SHORT EXERCISE.
Reproduce the material in full, unchanged.

SUPPLIED INFORMATION.
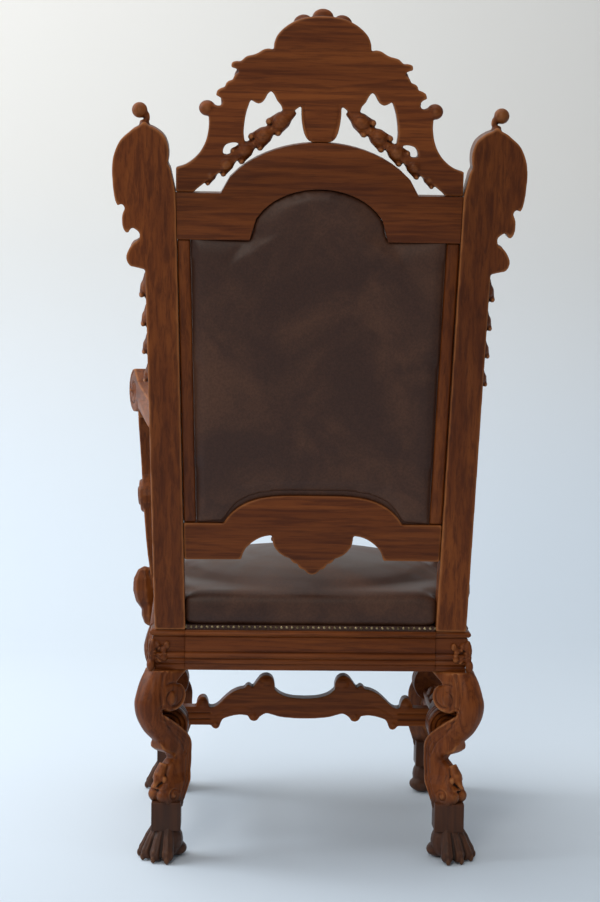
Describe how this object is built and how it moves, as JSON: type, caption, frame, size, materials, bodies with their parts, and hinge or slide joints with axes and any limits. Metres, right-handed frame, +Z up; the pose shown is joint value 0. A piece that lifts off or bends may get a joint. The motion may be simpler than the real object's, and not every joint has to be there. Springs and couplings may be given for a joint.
{
  "type": "throne",
  "caption": "High-backed carved walnut throne armchair with leather back and seat, pierced shell crest, scroll legs on paws and a carved stretcher.",
  "frame": {"origin": "on the floor, at the middle of the object's bounding box", "axes": "+Z up, the sitter looks along -Y, +X to the sitter's left"},
  "size_m": [0.7546, 0.7465, 1.5858],
  "materials": {
    "walnut": "polished, rubbed on the high spots",
    "stretcher_walnut": "worn satin",
    "leather": "dark brown, soft sheen",
    "nails": "aged, domed heads"
  },
  "bodies": {
    "root": {"crest": "walnut", "back_post_left": "walnut", "back_post_right": "walnut", "top_rail": "walnut", "lower_rail": "walnut", "back_strip_left": "walnut", "back_strip_right": "walnut", "rear_rail": "walnut", "front_rail": "walnut", "side_rail_left": "walnut", "side_rail_right": "walnut", "arm_left": "walnut", "arm_right": "walnut", "arm_support_left": "walnut", "arm_support_right": "walnut", "rear_leg_left": "walnut", "rear_leg_right": "walnut", "front_leg_left": "walnut", "front_leg_right": "walnut", "side_stretcher_left": "stretcher_walnut", "side_stretcher_right": "stretcher_walnut", "cross_stretcher": "stretcher_walnut", "back_pad": "leather", "seat_pad": "leather"}
  },
  "joints": []
}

OUTPUT.
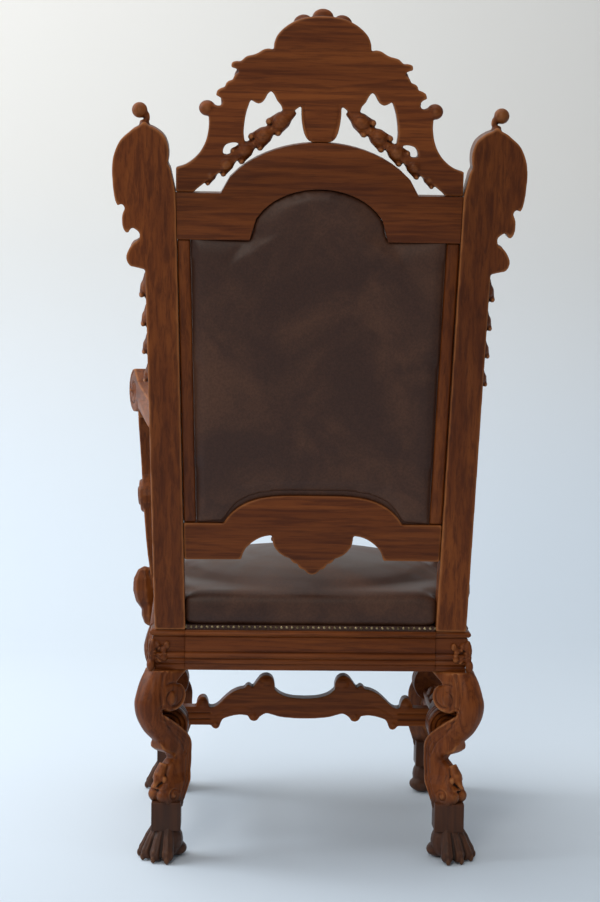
Describe how this object is built and how it moves, as JSON: type, caption, frame, size, materials, bodies with their parts, and hinge or slide joints with axes and any limits. Metres, right-handed frame, +Z up; the pose shown is joint value 0. A piece that lifts off or bends may get a joint. The motion may be simpler than the real object's, and not every joint has to be there. Springs and couplings may be given for a joint.
{
  "type": "throne",
  "caption": "High-backed carved walnut throne armchair with leather back and seat, pierced shell crest, scroll legs on paws and a carved stretcher.",
  "frame": {"origin": "on the floor, at the middle of the object's bounding box", "axes": "+Z up, the sitter looks along -Y, +X to the sitter's left"},
  "size_m": [0.7546, 0.7465, 1.5858],
  "materials": {
    "walnut": "polished, rubbed on the high spots",
    "stretcher_walnut": "worn satin",
    "leather": "dark brown, soft sheen",
    "nails": "aged, domed heads"
  },
  "bodies": {
    "root": {"crest": "walnut", "back_post_left": "walnut", "back_post_right": "walnut", "top_rail": "walnut", "lower_rail": "walnut", "back_strip_left": "walnut", "back_strip_right": "walnut", "rear_rail": "walnut", "front_rail": "walnut", "side_rail_left": "walnut", "side_rail_right": "walnut", "arm_left": "walnut", "arm_right": "walnut", "arm_support_left": "walnut", "arm_support_right": "walnut", "rear_leg_left": "walnut", "rear_leg_right": "walnut", "front_leg_left": "walnut", "front_leg_right": "walnut", "side_stretcher_left": "stretcher_walnut", "side_stretcher_right": "stretcher_walnut", "cross_stretcher": "stretcher_walnut", "back_pad": "leather", "seat_pad": "leather"}
  },
  "joints": []
}